Not the sort of thing you would normally buy just for fun. This specific TDR will set you back over $2k so you won’t find one in the average DIYer’s toolkit. In fact, you won’t find one in the average commercial installer’s tool kit.
A time domain reflectometer sounds like something that you would use to go back to 1955 and stop Marty McFly from dating his mom, but it isn’t (unfortunately.) It’s a device that measures important things about cables that are located inside a wall, without having to dig them out. See, you might want to know if there’s a bad connection, or an old splitter, or something like that, or you may just suspect that there is 50 feet of old cable coiled up in there. Seriously, this happens all the time in old commercial installs.
That’s where a TDR comes into play. It actually measures the amount of time it takes for a signal to get from point A to point B, and if you know how much cable there should be, and what kind of cable it is, then the TDR will tell you with some confidence what’s going on inside the walls. It can suggest to you that there may be a broken connection or a splitter you weren’t expecting, and even tell you how far down the run it might be.

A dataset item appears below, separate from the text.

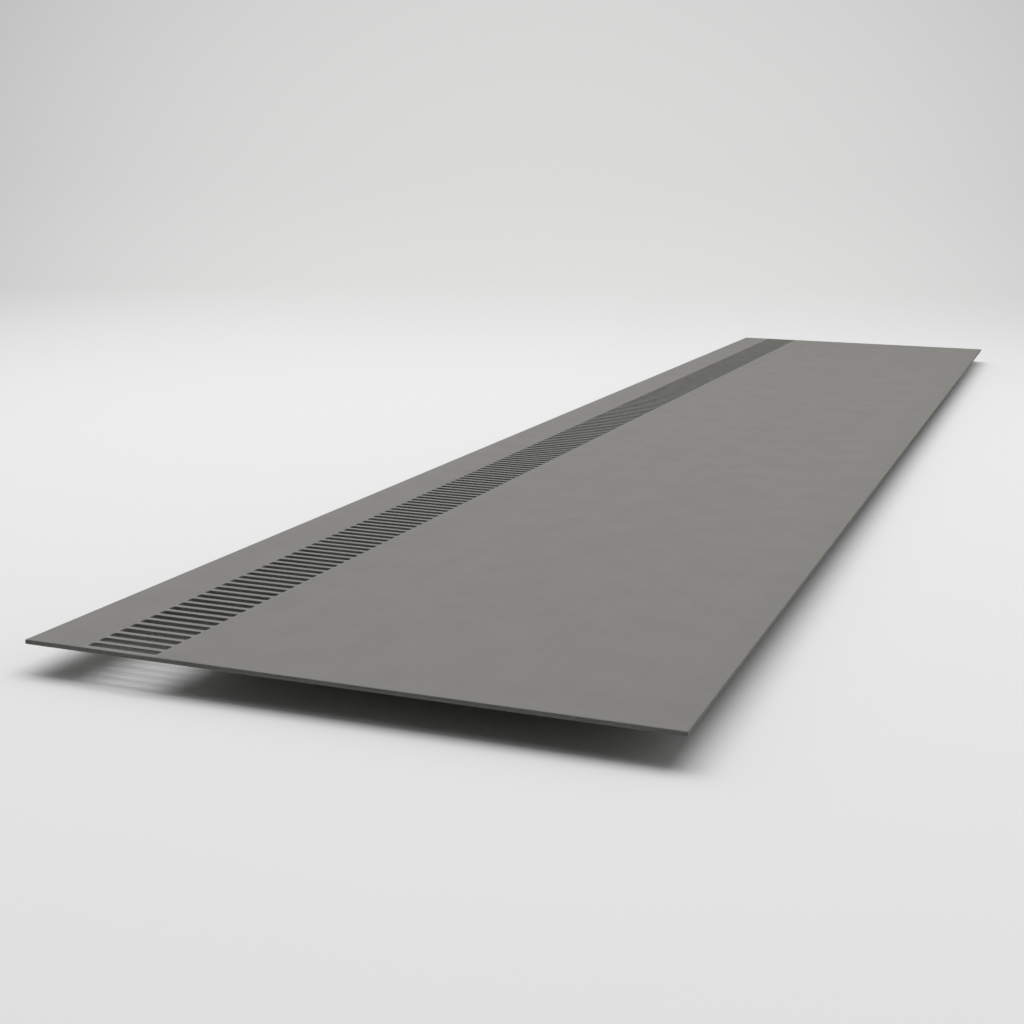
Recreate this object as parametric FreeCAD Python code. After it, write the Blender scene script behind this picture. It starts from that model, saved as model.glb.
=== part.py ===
import FreeCAD, Part
import os
from math import floor

os.makedirs("parts", exist_ok=True)

# Vented soffit board: one flat fibre-cement eaves lining sheet with one row of slots, in millimetres.
# The sheet lies flat. The origin is the middle of its back face, and the show face looks up along +Z.
# The length runs along Y and the width along X, with the row of slots beside the -X long edge.

# Sheet
board_width = 600.0
board_length = 3000.0
board_thickness = 4.0
edge_arris = 0.3

# Air slots: each runs across the width, and the row of them runs along the length
slot_length = 70.0
slot_width = 10.0
web_width = 6.0
slot_corner_ease = 1.2
band_edge_distance = 60.0
least_end_web = 6.0

# Worked out from the sizes above
half_width = board_width / 2
half_length = board_length / 2
slot_pitch = slot_width + web_width
slot_mid_x = -half_width + band_edge_distance + slot_length / 2
count_tolerance = 1e-6
slot_run = board_length - 2 * least_end_web
slot_count = floor((slot_run - slot_width) / slot_pitch + count_tolerance) + 1
first_slot_y = -(slot_count - 1) * slot_pitch / 2


def closed_wire(corners):
    """A closed wire through (x, y) corners in the plane of the back face."""
    points = [FreeCAD.Vector(x, y, 0) for x, y in corners]
    return Part.makePolygon(points + points[:1])


def sheet_outline():
    """The sheet's outer rectangle."""
    return closed_wire([
        (-half_width, -half_length),
        (half_width, -half_length),
        (half_width, half_length),
        (-half_width, half_length),
    ])


def slot_outline(mid_y):
    """One slot: straight sides and straight ends, with its four corners eased at 45 degrees."""
    end = slot_length / 2
    side = slot_width / 2
    eased_end = end - slot_corner_ease
    eased_side = side - slot_corner_ease
    corners = [
        (-eased_end, -side),
        (eased_end, -side),
        (end, -eased_side),
        (end, eased_side),
        (eased_end, side),
        (-eased_end, side),
        (-end, eased_side),
        (-end, -eased_side),
    ]
    return closed_wire([(slot_mid_x + x, mid_y + y) for x, y in corners])


def on_outer_edge(edge):
    """True for an edge of the sheet's rim that lies in the show face or in the back face."""
    box = edge.BoundBox
    reach = 1e-3
    level = box.ZLength < reach
    on_side = box.XLength < reach and abs(abs(box.Center.x) - half_width) < reach
    on_end = box.YLength < reach and abs(abs(box.Center.y) - half_length) < reach
    return level and (on_side or on_end)


def soffit_board():
    """The slotted sheet, with the arris taken off all round both faces."""
    slots = [slot_outline(first_slot_y + i * slot_pitch) for i in range(slot_count)]
    section = Part.makeFace([sheet_outline()] + slots, "Part::FaceMakerBullseye")
    sheet = section.extrude(FreeCAD.Vector(0, 0, board_thickness))
    rim = [edge for edge in sheet.Edges if on_outer_edge(edge)]
    return sheet.makeChamfer(edge_arris, rim)


board = soffit_board()
board.exportStep("parts/soffit_board.step")
print("slots", slot_count, "pitch", slot_pitch, "volume mm3", round(board.Volume), "valid", board.isValid())
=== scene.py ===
"""Looks of a vented soffit board: a grey fibre-cement eaves sheet with one row of air slots.

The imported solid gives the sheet's box. The board is built here again with round slot corners and eased
arrises, dressed in procedural fibre cement, and shown just above a pale studio floor under soft light.
"""

import logging
import math
from dataclasses import dataclass, field
from enum import Enum
from typing import Any, Iterator

import bmesh
import bpy
from mathutils import Matrix, Vector


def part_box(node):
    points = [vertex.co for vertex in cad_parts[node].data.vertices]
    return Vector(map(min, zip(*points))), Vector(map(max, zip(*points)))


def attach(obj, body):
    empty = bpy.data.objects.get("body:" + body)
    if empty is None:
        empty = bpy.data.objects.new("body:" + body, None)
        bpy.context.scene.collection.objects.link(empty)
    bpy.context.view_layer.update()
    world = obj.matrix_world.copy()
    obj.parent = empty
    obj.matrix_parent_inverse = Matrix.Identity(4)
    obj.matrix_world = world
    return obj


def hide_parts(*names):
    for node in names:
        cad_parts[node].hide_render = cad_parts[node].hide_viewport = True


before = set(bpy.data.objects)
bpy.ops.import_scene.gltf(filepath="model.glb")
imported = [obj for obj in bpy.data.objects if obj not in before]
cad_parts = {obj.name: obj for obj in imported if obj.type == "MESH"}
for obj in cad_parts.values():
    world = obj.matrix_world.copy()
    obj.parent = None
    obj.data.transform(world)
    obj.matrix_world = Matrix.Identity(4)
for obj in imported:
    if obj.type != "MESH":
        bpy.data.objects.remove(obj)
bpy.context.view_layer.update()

log = logging.getLogger("soffit_board")

MM = 0.001
MICRONS_PER_MM = 1000
BOARD_NODE = "soffit_board"
BODY = "root"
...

It sounds like magic, but it’s simple physics. Just like everything else, it comes down to time. Because signals travel through copper cables in a reliable time frame, it’s possible to diagnose problems by comparing the amount of time it takes for a signal to travel down that cable. You can learn a lot just by counting those microseconds.
You can even tell if you have the wrong kind of cable. A lot of old industrial installs still used RG-59 cable, which isn’t rated for the frequencies used for today’s cable and satellite installations. It also has far more signal loss than RG-6 cable and that can be a problem especially if there’s more cable in the wall than you thought.
Back in the early days of cable TV, installers just didn’t imagine hundreds or thousands of channels, plus data going back and forth. They did what made sense to them, which was use cable that wasn’t too expensive for the job and splitters that were designed for their needs. Today’s systems require a lot more, but when an installer goes to upgrade an old building, owners don’t want to pay a lot. They always want to reuse old cables and never want holes cut in walls. A TDR can help determine if old cables are any good and if there are old splitters or taps that need to come out before the install can proceed. It’s an expensive tool, but if you need it, it’s worth it.